▸ **Provided material**
•••

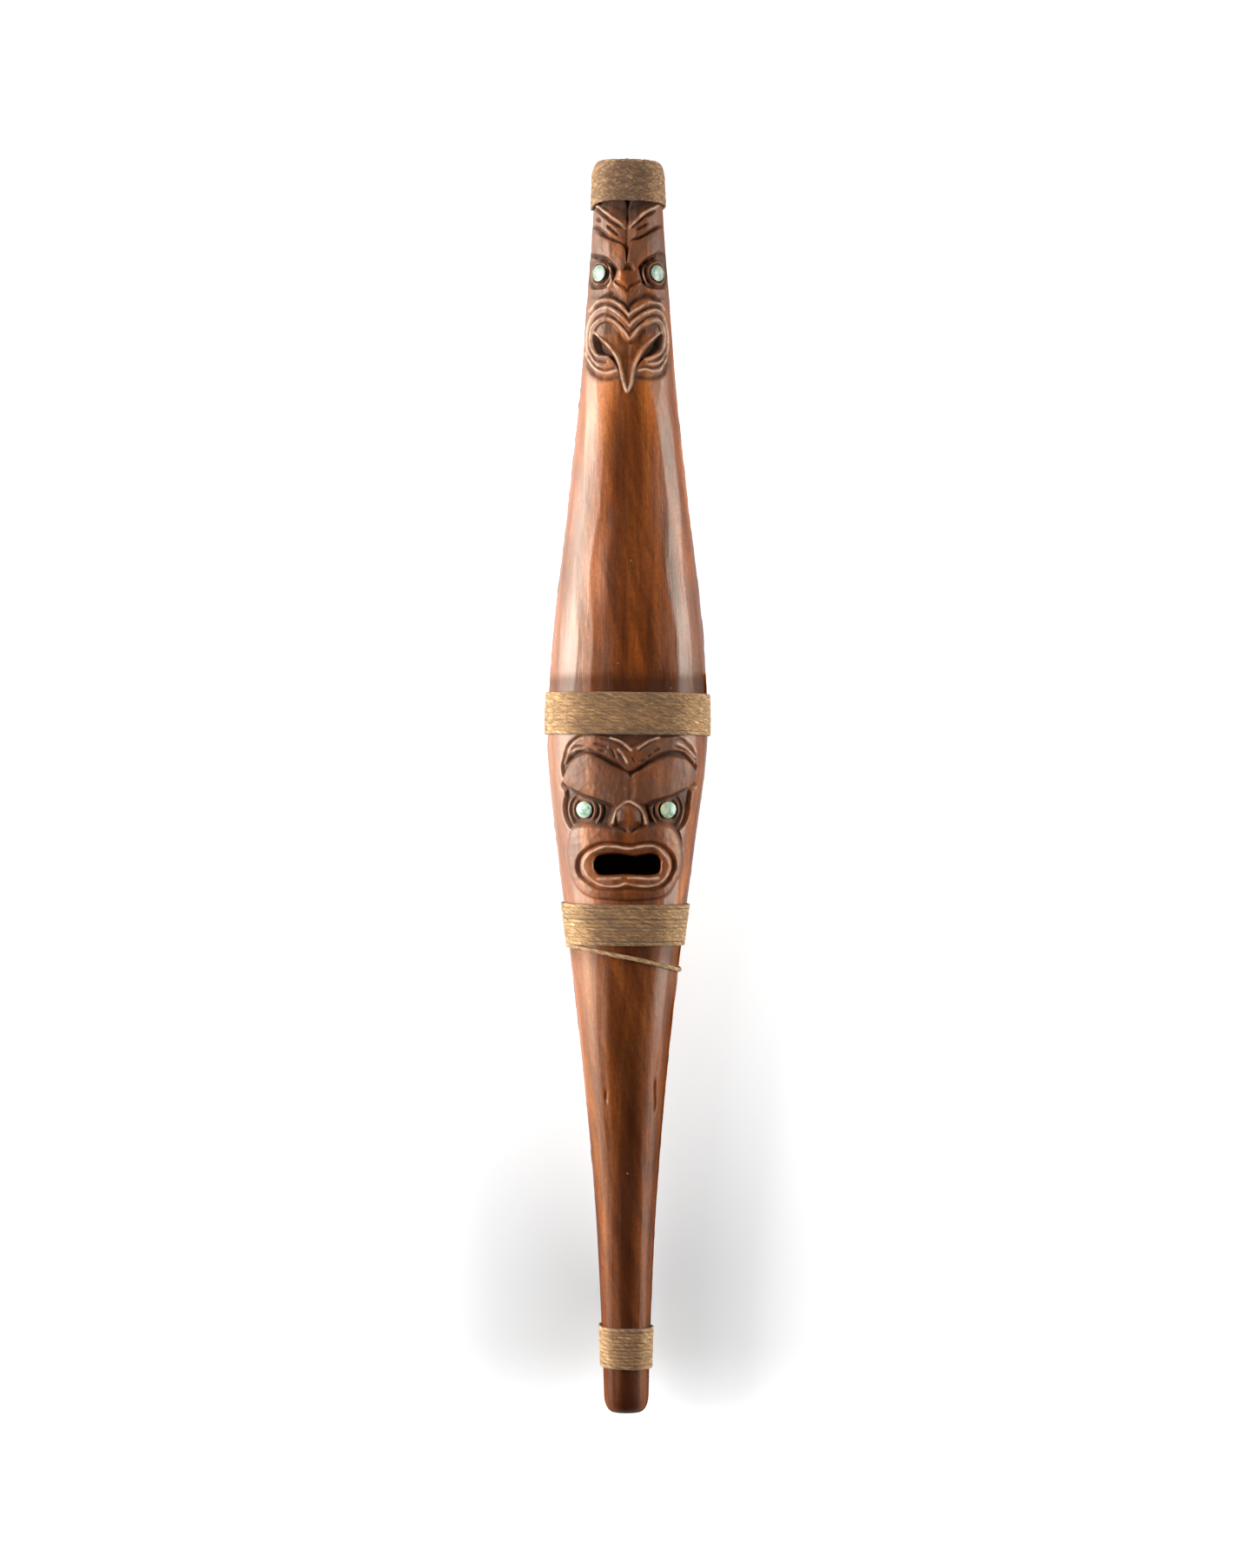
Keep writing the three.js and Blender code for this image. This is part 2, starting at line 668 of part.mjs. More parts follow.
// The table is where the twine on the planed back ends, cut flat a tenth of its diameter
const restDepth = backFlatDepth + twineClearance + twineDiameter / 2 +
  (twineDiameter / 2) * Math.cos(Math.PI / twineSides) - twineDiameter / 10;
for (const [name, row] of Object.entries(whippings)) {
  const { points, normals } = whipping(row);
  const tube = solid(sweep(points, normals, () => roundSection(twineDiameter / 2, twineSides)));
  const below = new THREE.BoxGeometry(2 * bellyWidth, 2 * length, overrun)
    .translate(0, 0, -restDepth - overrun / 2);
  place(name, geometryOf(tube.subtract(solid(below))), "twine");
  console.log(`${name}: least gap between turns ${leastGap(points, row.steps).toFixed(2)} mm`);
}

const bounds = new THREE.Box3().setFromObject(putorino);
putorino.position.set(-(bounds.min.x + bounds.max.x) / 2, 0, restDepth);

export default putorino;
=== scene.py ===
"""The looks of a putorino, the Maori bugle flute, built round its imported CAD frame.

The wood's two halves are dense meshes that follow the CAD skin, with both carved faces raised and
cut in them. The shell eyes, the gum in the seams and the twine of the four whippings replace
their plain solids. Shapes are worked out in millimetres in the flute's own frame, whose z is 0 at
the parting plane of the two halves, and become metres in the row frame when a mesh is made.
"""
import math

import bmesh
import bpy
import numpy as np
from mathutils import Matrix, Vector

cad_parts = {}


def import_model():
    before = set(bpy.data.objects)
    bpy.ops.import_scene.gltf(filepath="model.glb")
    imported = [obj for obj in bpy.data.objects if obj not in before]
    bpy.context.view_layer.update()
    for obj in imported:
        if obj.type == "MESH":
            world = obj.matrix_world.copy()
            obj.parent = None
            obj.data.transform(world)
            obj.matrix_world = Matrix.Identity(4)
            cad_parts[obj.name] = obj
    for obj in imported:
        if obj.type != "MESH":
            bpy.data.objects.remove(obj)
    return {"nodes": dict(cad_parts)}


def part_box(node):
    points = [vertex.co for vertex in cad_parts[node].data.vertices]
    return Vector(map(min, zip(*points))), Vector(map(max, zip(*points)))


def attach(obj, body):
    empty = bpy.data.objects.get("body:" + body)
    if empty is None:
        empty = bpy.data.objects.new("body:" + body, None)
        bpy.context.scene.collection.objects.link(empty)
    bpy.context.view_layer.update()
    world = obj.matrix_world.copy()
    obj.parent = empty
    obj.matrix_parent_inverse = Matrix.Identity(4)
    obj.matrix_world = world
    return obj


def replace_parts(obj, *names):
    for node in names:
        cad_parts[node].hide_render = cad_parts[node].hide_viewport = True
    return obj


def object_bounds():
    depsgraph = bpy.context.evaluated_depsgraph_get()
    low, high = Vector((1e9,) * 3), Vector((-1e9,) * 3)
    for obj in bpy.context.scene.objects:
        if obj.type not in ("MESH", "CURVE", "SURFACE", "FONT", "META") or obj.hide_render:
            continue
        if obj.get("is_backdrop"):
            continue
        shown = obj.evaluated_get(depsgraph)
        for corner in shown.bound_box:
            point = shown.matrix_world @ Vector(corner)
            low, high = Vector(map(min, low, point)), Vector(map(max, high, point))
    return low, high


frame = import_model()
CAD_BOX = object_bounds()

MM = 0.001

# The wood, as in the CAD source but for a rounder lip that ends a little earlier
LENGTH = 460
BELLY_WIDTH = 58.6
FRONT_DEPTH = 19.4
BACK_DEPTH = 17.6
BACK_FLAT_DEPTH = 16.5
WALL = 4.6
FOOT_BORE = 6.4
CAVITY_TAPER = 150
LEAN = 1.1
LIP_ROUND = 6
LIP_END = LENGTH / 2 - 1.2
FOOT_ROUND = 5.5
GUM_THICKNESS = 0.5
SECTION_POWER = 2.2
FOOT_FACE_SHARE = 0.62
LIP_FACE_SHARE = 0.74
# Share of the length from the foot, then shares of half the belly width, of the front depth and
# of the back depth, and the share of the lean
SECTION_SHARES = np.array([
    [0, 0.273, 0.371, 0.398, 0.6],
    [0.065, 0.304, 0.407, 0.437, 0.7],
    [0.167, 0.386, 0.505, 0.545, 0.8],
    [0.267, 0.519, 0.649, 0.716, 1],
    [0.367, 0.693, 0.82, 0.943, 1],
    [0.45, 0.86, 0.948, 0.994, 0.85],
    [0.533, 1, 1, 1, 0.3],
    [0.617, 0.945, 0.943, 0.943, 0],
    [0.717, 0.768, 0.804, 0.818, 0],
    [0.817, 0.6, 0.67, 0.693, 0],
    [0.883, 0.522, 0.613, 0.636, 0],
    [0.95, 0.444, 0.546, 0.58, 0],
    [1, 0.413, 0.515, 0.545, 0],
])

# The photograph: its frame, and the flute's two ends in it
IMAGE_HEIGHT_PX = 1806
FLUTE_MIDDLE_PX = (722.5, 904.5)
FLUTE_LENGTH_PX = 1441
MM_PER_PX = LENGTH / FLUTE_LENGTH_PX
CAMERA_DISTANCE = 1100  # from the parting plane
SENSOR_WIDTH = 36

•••

▸ **Exercise details**
Copy out every line of the listing that includes the string "data".

▸ **Completed task**
    before = set(bpy.data.objects)
    imported = [obj for obj in bpy.data.objects if obj not in before]
            obj.data.transform(world)
            bpy.data.objects.remove(obj)
    points = [vertex.co for vertex in cad_parts[node].data.vertices]
    empty = bpy.data.objects.get("body:" + body)
        empty = bpy.data.objects.new("body:" + body, None)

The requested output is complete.